I've used Shorai (in the bike now), Ballistic (was in bike, failed), Moty, Anti-Gravity and a few others.

I disagree that they are 'so much better' than a lead-acid and here's why:
- they are definitely lighter so way better that way - no doubt about it.
- they will generally hold a charge longer than a lead-acid - so that's good - however:
- harder to come by if you need one in a hurry.
- you can jump-start a lead-acid no problem. Try that with a LiPo and you may just grenade the battery and burn down the bike (and anything else nearby) in the process - seen it happen**. (the ballistic 4 cell, for example. will only allow a 0.8 amp charge rate). When the LiPo fails, it can fail spectacularly.
- it's pretty hard to overcharge a lead-acid. Overcharge a LiPo and bad things happen.
- typical life of a lead acid is about 5 years. I've had one LiPo that lasted that long, typically 2-3 years is what I've seen.
- you may need a special charger beyond the standard trickle charge battery maintainer.

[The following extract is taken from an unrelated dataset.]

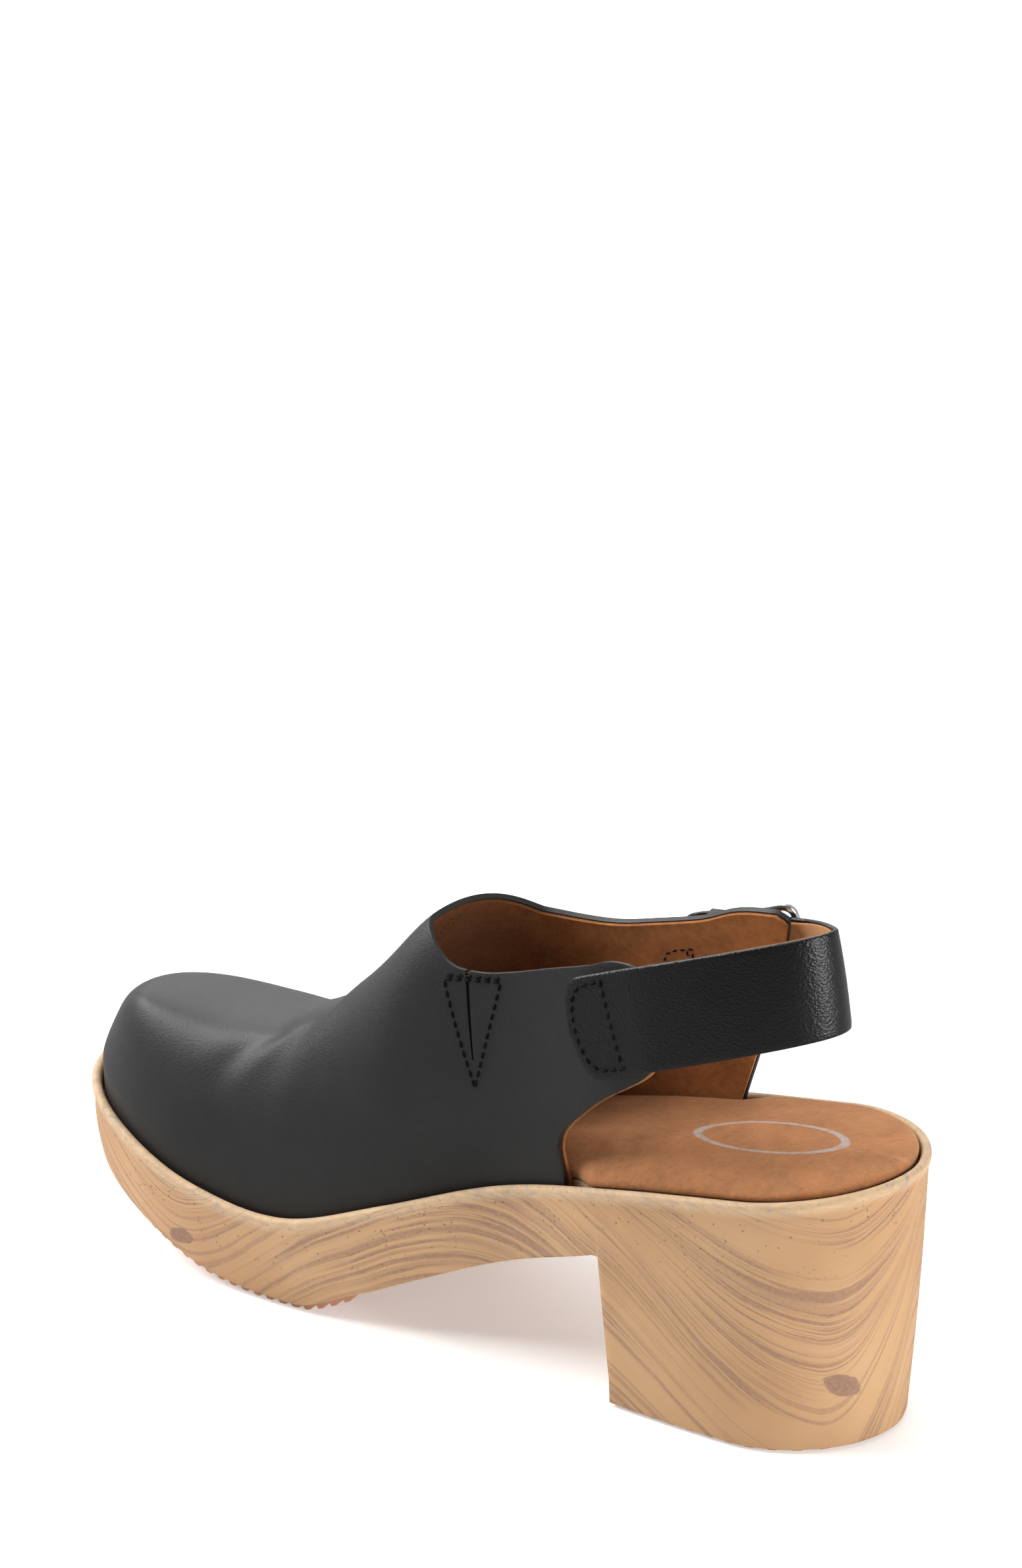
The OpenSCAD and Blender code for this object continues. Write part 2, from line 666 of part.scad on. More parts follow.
module strap_stitching() {
    color("black") place_inner() d_stitches(7.8, -3.4, strap_w / 2 - 2.2, strap_top_n + 0.02);
}

bar_gap = 0.05;
half_open = strap_w / 2 + 1.2;
frame_rise = asin((strap_lift + strap_top_n + bar_d / 2 + 0.55 - bar_n) / buckle_l);

// Frame seen flat: a rounded ring, with one round bar at its front
module buckle_frame() {
    ring_t = bar_d;
    r = 3;
    outer_h = half_open + bar_d;
    color("silver")
        place_outer() translate([0, 0, bar_n]) rotate([0, -frame_rise, 0]) {
            translate([0, 0, -ring_t / 2]) linear_extrude(ring_t) difference() {
                rounded([-bar_d / 2, -outer_h], [buckle_l + bar_d / 2, outer_h], r);
                rounded([-5, -half_open], [buckle_l - bar_d / 2, half_open], r / 2);
            }
            rotate([90, 0, 0]) cylinder(d = bar_d, h = 2 * half_open + 1, center = true);
        }
}

module rounded(low, high, r) {
    translate(low) square_rounded(high - low, r);
}
module square_rounded(size, r) {
    translate([r, 0]) square([size[0] - 2 * r, size[1]]);
    translate([0, r]) square([size[0], size[1] - 2 * r]);
    for (x = [r, size[0] - r], y = [r, size[1] - r])
        translate([x, y]) circle(r = r);
}

// Prong hinged on the frame's bar, its tip resting over the far bar
module buckle_prong() {
    eye_w = 4;
    eye_r = bar_d / 2 + 1;
    tip_n = bar_d + 0.1;
    arm = norm([buckle_l + 1.6, tip_n]);
    color("silver")
        place_outer() translate([0, 0, bar_n]) rotate([0, -frame_rise, 0])
            difference() {
                union() {
                    rotate([90, 0, 0]) cylinder(r = eye_r, h = eye_w, center = true);
                    rotate([0, 90 - atan(tip_n / buckle_l), 0]) cylinder(d = 2, h = arm);
                }
                rotate([90, 0, 0]) cylinder(r = bar_d / 2 + bar_gap, h = eye_w + 1, center = true);
            }
}

// Leather tab folded round the hinge bar and stitched down ahead of it
chape_w = 21;
chape_front = -22;
module buckle_chape() {
    in_r = bar_d / 2 + bar_gap;
    out_r = in_r + chape_t;
    meet = -12;
    inner_layer = [[chape_front, 0.05], [0, bar_n - out_r], [0, bar_n - in_r], [chape_front, 0.05 + chape_t]];
    outer_layer = [[chape_front, 2 * chape_t + 0.15], [chape_front, chape_t + 0.15], [meet, chape_t + 0.25],
        [0, bar_n + in_r], [0, bar_n + out_r], [meet, 2 * chape_t + 0.25]];
    color("black")
        place_outer() intersection() {
            difference() {
                rotate([90, 0, 0]) {
                    linear_extrude(chape_w, center = true) polygon(inner_layer);
                    linear_extrude(chape_w, center = true) polygon(outer_layer);
                    linear_extrude(chape_w, center = true) translate([0, bar_n]) intersection() {
                        difference() {
                            circle(r = out_r);
                            circle(r = in_r);
                        }
                        translate([-eps, -out_r]) square([out_r + 1, 2 * out_r]);
                    }
                }
                translate([-3.4, -2.5, -1]) cube([12, 5, 10]);
            }
            union() {
                translate([chape_front / 2, -chape_w, -2]) cube([40, 2 * chape_w, 14]);
                translate([chape_front / 2, 0, -2]) cylinder(r = -chape_front / 2, h = 14);
            }
        }
}

module chape_stitching() {
    color("black") place_outer() d_stitches(-12.4, -20.3, 7.5, 2 * chape_t + 0.3);
}

// Leather loop round the tail and the chape's outer layer
module keeper_loop() {
    keeper_t = 0.6;
    long = 3.6;
    open_w = strap_w + 1;
    low = 2.25;
    high = lift_at(-3.7) + strap_top_n + gap;
    color("black")
        place_outer() translate([-5.5, 0, (low + high) / 2]) rotate([0, -6, 0])
            difference() {
                cube([long, open_w + 2 * keeper_t, high - low + 2 * keeper_t], center = true);
                cube([long + 1, open_w, high - low], center = true);
            }
}

sole_unit();
heel_core();
heel_tread();
forefoot_tread();
insole_board();
shank();
shank_rivets();
bottom_filler();
footbed_foam();
sock_cover();
upper_leather();
toe_puff();
gore_elastic();
lining_inner();
lining_outer();
strap_leather();
strap_tape();
strap_lining();
strap_stitching();
buckle_frame();
buckle_prong();
buckle_chape();
chape_stitching();
keeper_loop();
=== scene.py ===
import math

import bmesh
import bpy
import numpy as np
from mathutils import Matrix, Vector


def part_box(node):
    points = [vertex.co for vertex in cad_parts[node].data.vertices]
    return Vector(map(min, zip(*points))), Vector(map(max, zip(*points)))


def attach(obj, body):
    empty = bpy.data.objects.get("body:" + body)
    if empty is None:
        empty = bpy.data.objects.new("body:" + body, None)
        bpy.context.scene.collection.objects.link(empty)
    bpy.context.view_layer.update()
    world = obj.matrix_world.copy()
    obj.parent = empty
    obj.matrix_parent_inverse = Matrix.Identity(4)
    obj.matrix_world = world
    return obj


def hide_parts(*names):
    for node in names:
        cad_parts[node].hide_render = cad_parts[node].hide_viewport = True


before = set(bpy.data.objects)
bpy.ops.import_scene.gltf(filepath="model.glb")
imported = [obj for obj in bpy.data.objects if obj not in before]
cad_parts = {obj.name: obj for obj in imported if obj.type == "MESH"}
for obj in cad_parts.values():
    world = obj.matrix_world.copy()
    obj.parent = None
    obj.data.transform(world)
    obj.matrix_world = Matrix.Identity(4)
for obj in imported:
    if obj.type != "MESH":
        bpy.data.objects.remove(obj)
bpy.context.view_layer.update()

# Slingback clog: the looks of the CAD model. Lengths are in millimetres until
# a mesh is made. "s" is the distance from the back of the heel towards the
# toe; side is 1 on the inner side of the foot and -1 on the outer side.

MM = 0.001

# ---------- main sizes, the same as in the CAD design ----------

ORIGIN_S = 37.5
SOLE_L = 250
HEEL_H = 78
BALL_H = HEEL_H - 49
TOE_H = HEEL_H - 35
TREAD_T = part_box("heel_tread")[1].z / MM + 0.1
THROAT_S = 137
FAN_S = 225

# ---------- the design's shape ----------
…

I use them in all my bikes - overall I've been pretty happy with them, but they certainly have some limitations. I'd have to dig around a bit to find out what the R3 voltage regulator charge specs are compared to max recommended charge rate for the various LiPo batteries out there - the Shorai in the bike now allows up to 8a charge rate which seems to be the upper end of what I've seen......

Not trying to scare anyone away from these batteries - overall, they are a pretty good upgrade and seem to be reasonably dependable - but - they don't handle abuse as well as a lead-acid so you have to be a bit more attentive to the limitations of the LiPo.

**Edit: Guy pitted next to me had a dead LiPo, threw a car battery charger on it and within a couple of minutes it EX-PLO-DEAD - sounded like a .22 going off. A couple of minutes after that, the battery caught fire and burned his bike to a pile of rubble.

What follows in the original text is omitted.